Aren't Mercedes still rumoured to be considering selling the team in a couple of years, following the loss of Petronas? They might want a couple of decent but inexpensive drivers contracted for a couple of years if so. If they can get Ocon on the relative cheap he might tick that box.
What are you basing this off exactly, they signed a multi year extension to the existing deal with mercedes this year... and the last deal was stated to be a 10 year deal from 2014... meaning they just agreed to stay the course for at least a few years more post 2024 as far as I can tell. Singapore wasn't the reason Petronas were in F1 with Mercedes, they are in F1 for the advertising and relationship with Mercedes.
There is very little hint of Mercedes leaving or even considering leaving beyond Jordan saying so.
It terms of TR seats, Matsushita's test/free practice session supposedly went poorly and he was considered miles slower and no where near good enough for F1 which I think is pretty much why the talk of him has disappeared. Honda aren't interested in having a Japanese driver come in and embarrass them by being terrible. Hell, it would look better for Kvyat to be terrible than a Japanese driver. Kvyat if he finds his form is a very capable driver, but he's been crapped on so much that they killed his confidence completely it seems. There are other options though, loan Wehrlein would be good for them and Mercedes imo. Frankly regardless of it Sauber decide to ditch him or Ericsson, it would be better for Wehrlein and for Mercedes to have him for a year in the TR seat, test him more properly and know if they should back him for the future. You just aren't learning enough having a guy in a backmarker team.
The only thing we really know is that Wehrlein is better than Ericsson because Sauber suck too badly to do anything interesting in that car. Even with the current years Ferrari I don't see them suddenly being even half way competitive. I think Leclerc looks really exciting and it will be a shame to see him in a Sauber looking extremely unexciting because he hasn't got a car that can do anything.
It seems a real shame that Haas seems to be committed to sticking with Grosjean and Magnussen as they turned down the opportunity to take on Leclerc, which would have helped them with money and more help from Ferrari. Sauber may want to do better but I think we all know they won't any time soon, Leclerc in a Sauber seems like a huge let down in terms of exciting new drivers coming in to make things more interesting.

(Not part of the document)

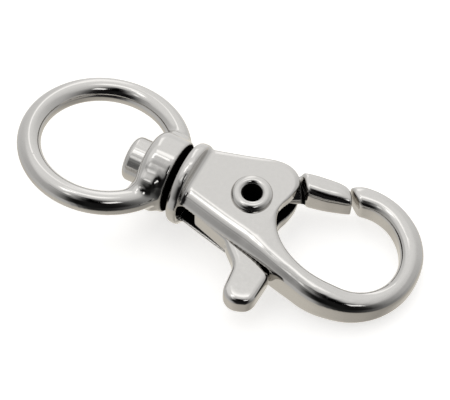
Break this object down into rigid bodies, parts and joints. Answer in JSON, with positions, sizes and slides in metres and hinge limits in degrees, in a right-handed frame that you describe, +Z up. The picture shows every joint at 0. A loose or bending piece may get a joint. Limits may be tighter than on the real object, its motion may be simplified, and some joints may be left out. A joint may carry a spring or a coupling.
{
  "type": "swivel snap hook",
  "caption": "Swivel snap hook: a round eye turns on a headed stud, and a thumb lever opens a sprung gate that closes the hook's bow.",
  "frame": {"origin": "centre of the round eye's ring", "axes": "+X along the swivel axis's plan direction, from the eye to the bow; +Y toward the gate side, away from the thumb lever; +Z up from the surface that the part lies on. The swivel axis dips by 6.955 degrees toward the bow."},
  "size_m": [0.067, 0.03, 0.0134],
  "materials": {
    "nickel_casting": "bright nickel plate over a zinc casting",
    "nickel_steel": "bright nickel plate over steel",
    "spring_steel": "drawn spring wire"
  },
  "bodies": {
    "hook": {"hook_body": "nickel_casting", "swivel_stud": "nickel_steel", "pivot_rivet": "nickel_steel", "trigger_spring": "spring_steel"},
    "eye": {"swivel_eye": "nickel_casting"},
    "trigger": {"trigger": "nickel_casting"}
  },
  "joints": [
    {"name": "eye_swivel", "type": "hinge", "parent": "hook", "child": "eye", "pos_m": [0, 0, 0], "axis": [0.9926, 0, -0.1211], "continuous": true},
    {"name": "trigger_pivot", "type": "hinge", "parent": "hook", "child": "trigger", "pos_m": [0.02521, 0.0005, -0.00308], "axis": [-0.1211, 0, -0.9926], "range_deg": [0, 42], "stiffness_Nm_per_rad": 0.03, "springref_deg": -34.38, "deforming": ["trigger_spring"]}
  ]
}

Haas, no idea what they are doing, personally think Grosjean and Magnussen are dead weight making refusing Leclerc even more crazy. They could have gotten Ferrari to buy out either of their remaining contracts to get Leclerc, win win, probably a couple years with Leclerc which could make them a good future team for other young drivers coming through. Sauber is the current young drivers go to kill their career team because the team has gone nowhere in years. Haas had the chance to be the team that accept Merc/Ferrari/Mclaren young drivers and keep constant young talented drivers coming through. Grosjean for me is a bad driver, Monza in qualifying, the only guy to bin it complains about the conditions but was from memory going 30kph faster than Hamilton or Vettel down the straight where he binned it. If rain shows the best and worst drivers, Grosjean is one of the worst on the grid, he screws up literally every wet session or race because he's inept. Even when dry he's only fast because he's reckless and gets into some kinda contact every other race even if it's minor, while also being a whiny ***** who blames the team for everything. It was finally called out earlier this year by the team boss that Magnussen works around the car better and has less brake problems. In other words a huge part of the reason Grosjean keeps having brake problems is because he stamps on the brakes, drives how he wishes his perfect car could be driven rather than taking care on the brakes and driving as the car requires. same deal with Monza, he drove as fast as he could, not what the car could do in those conditions which literally every single other driver managed to do on the day.